Give again only those lines from the start of the entries through the line holding "fit_gap = 0.05", leaving them as they are.

▸ **ENTRIES PROVIDED**
================================

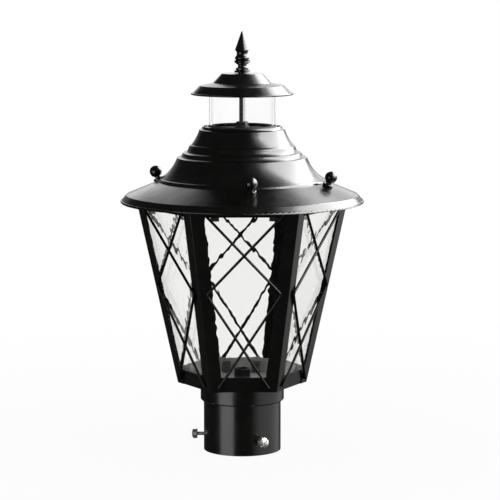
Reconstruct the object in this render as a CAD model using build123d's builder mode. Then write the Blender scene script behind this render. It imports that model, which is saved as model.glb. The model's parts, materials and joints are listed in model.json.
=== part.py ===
from build123d import *
from math import atan, cos, radians, sin, tan
import os

# Post top lantern: a tapered six sided cage of glass under a round spun roof, with a glass
# chimney, a small cap and a finial on top, and a tube below that drops over a lamp post.
# Millimetres. Z is up, the origin is the middle of the tube's open bottom, and the front
# of the lantern is at -Y. An azimuth is turned from the front towards +X.

os.makedirs("parts", exist_ok=True)

# ------------------------------------------------------------------ driving sizes
# Post fitter: a tube that drops over a 3 inch (76.2 mm) post, and the collar round its top
tube_outer_r = 41.0
tube_wall = 1.5
tube_len = 72.0
tube_mouth_break = 0.4  # chamfer inside the tube's upper end
collar_outer_r = 44.4
collar_len = 18.6
collar_chamfer = 1.4
fit_gap = 0.05  # radial gap of a pressed or threaded fit

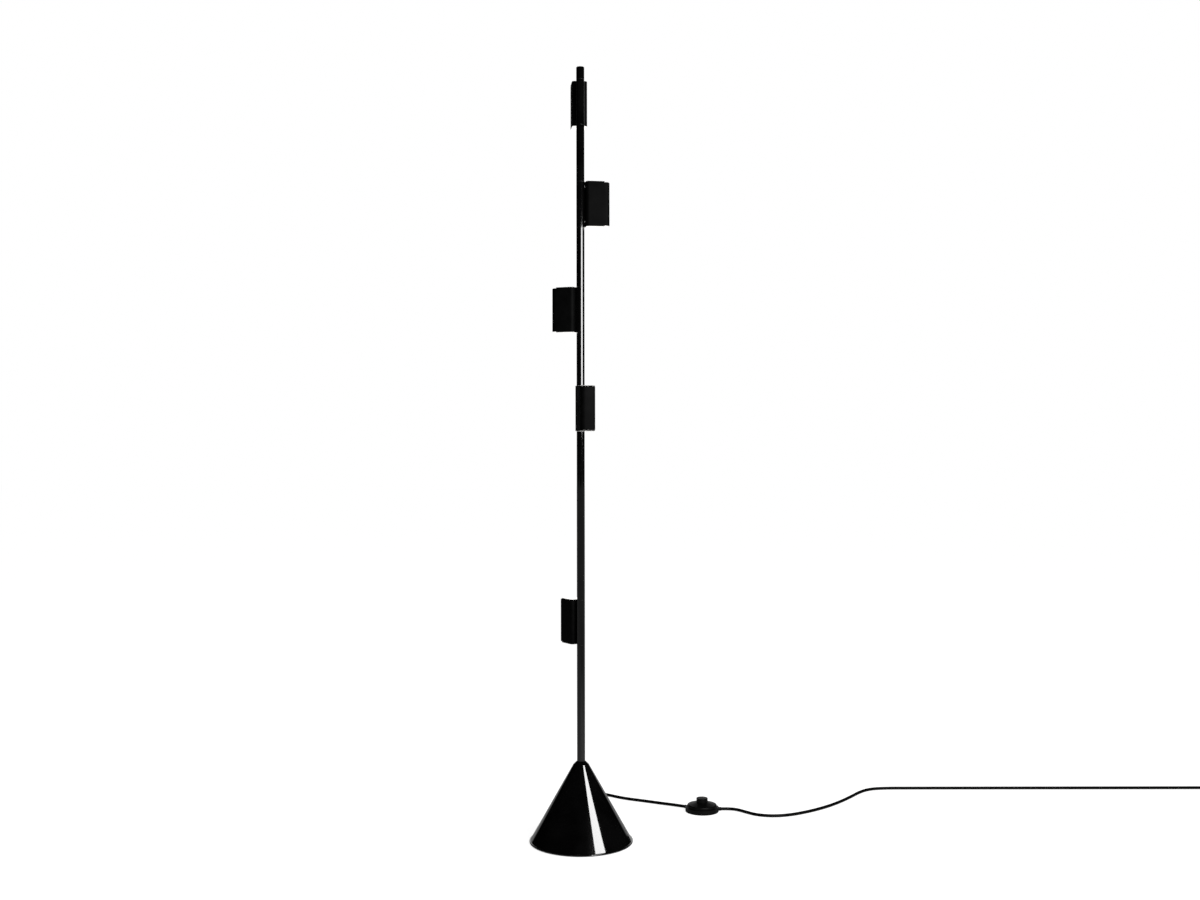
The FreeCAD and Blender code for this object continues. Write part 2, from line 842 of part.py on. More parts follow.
def head_led_boards(number):
    """A board with four emitters on each end of the heat sink."""
    body = new_body(f"head_{number}_led_board_upper")
    plan = new_sketch(body, "XY_Plane", "Board", "sink_height / 2")
    rounded_rectangle(plan, SINK_START, SINK_END, SINK_WIDTH, f"{CORNER} - head_wall - sink_gap")
    pad(body, plan, "board_thickness")
    emitters = new_sketch(body, "XY_Plane", "Emitters", "sink_height / 2 + board_thickness")
    middle = f"( ( {SINK_START} + {SINK_END} ) / 2 )"
    for x_sign in "-+":
        for y_sign in "-+":
            x = f"( {middle} {x_sign} emitter_pitch / 2 )"
            y = f"( 0 {y_sign} emitter_pitch / 2 )"
            half = "emitter_size / 2"
            block(emitters, f"{x} - {half}", f"{x} + {half}", f"{y} - {half}", f"{y} + {half}")
    pad(body, emitters, "emitter_height")
    return mirrored_pair(f"head_{number}_led_boards", body)


def head_diffusers(number):
    """An opal panel in each open end, with a cap that lies on the housing and the nose."""
    body = new_body(f"head_{number}_diffuser_upper")
    low = "( nose_height / 2 - diffuser_depth )"
    high = "( head_height / 2 + diffuser_cap )"
    cap = new_sketch(body, "XY_Plane", "Cap", "nose_height / 2")
    head_outline(cap, "diffuser_inset")
    pad(body, cap, f"{high} - nose_height / 2")
    step = new_sketch(body, "XY_Plane", "StepOverHousing", "nose_height / 2")
    block(step, "0", NOSE_START, "0 - head_width", "head_width")
    pocket_up(body, step, "( head_height - nose_height ) / 2")
    panel = new_sketch(body, "XY_Plane", "Panel", low)
    head_outline(panel, "head_wall")
    pad(body, panel, f"{high} - {low}")
    return mirrored_pair(f"head_{number}_diffusers", body)


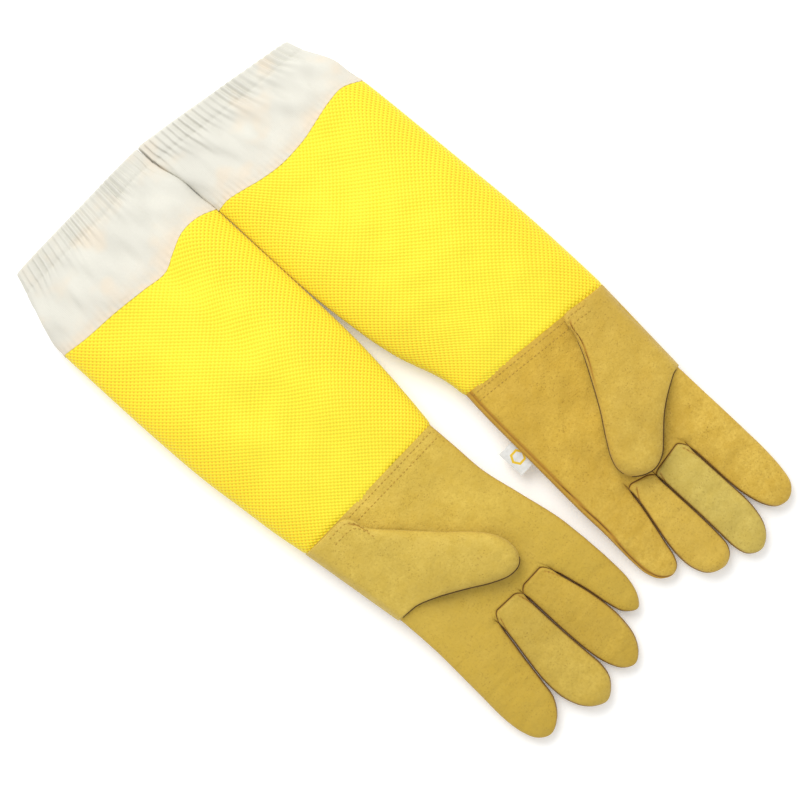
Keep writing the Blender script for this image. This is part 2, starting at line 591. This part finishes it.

================================

▸ **WORKED ANSWER**
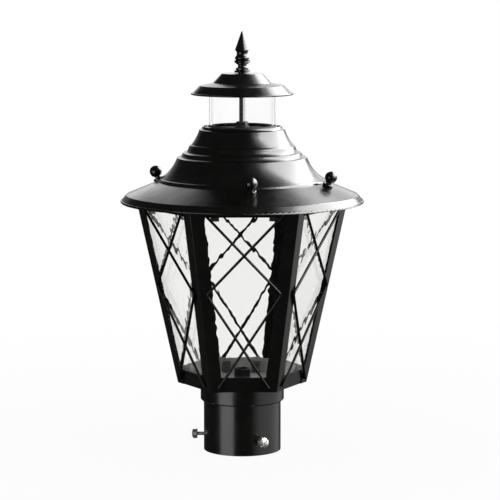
Reconstruct the object in this render as a CAD model using build123d's builder mode. Then write the Blender scene script behind this render. It imports that model, which is saved as model.glb. The model's parts, materials and joints are listed in model.json.
=== part.py ===
from build123d import *
from math import atan, cos, radians, sin, tan
import os

# Post top lantern: a tapered six sided cage of glass under a round spun roof, with a glass
# chimney, a small cap and a finial on top, and a tube below that drops over a lamp post.
# Millimetres. Z is up, the origin is the middle of the tube's open bottom, and the front
# of the lantern is at -Y. An azimuth is turned from the front towards +X.

os.makedirs("parts", exist_ok=True)

# ------------------------------------------------------------------ driving sizes
# Post fitter: a tube that drops over a 3 inch (76.2 mm) post, and the collar round its top
tube_outer_r = 41.0
tube_wall = 1.5
tube_len = 72.0
tube_mouth_break = 0.4  # chamfer inside the tube's upper end
collar_outer_r = 44.4
collar_len = 18.6
collar_chamfer = 1.4
fit_gap = 0.05  # radial gap of a pressed or threaded fit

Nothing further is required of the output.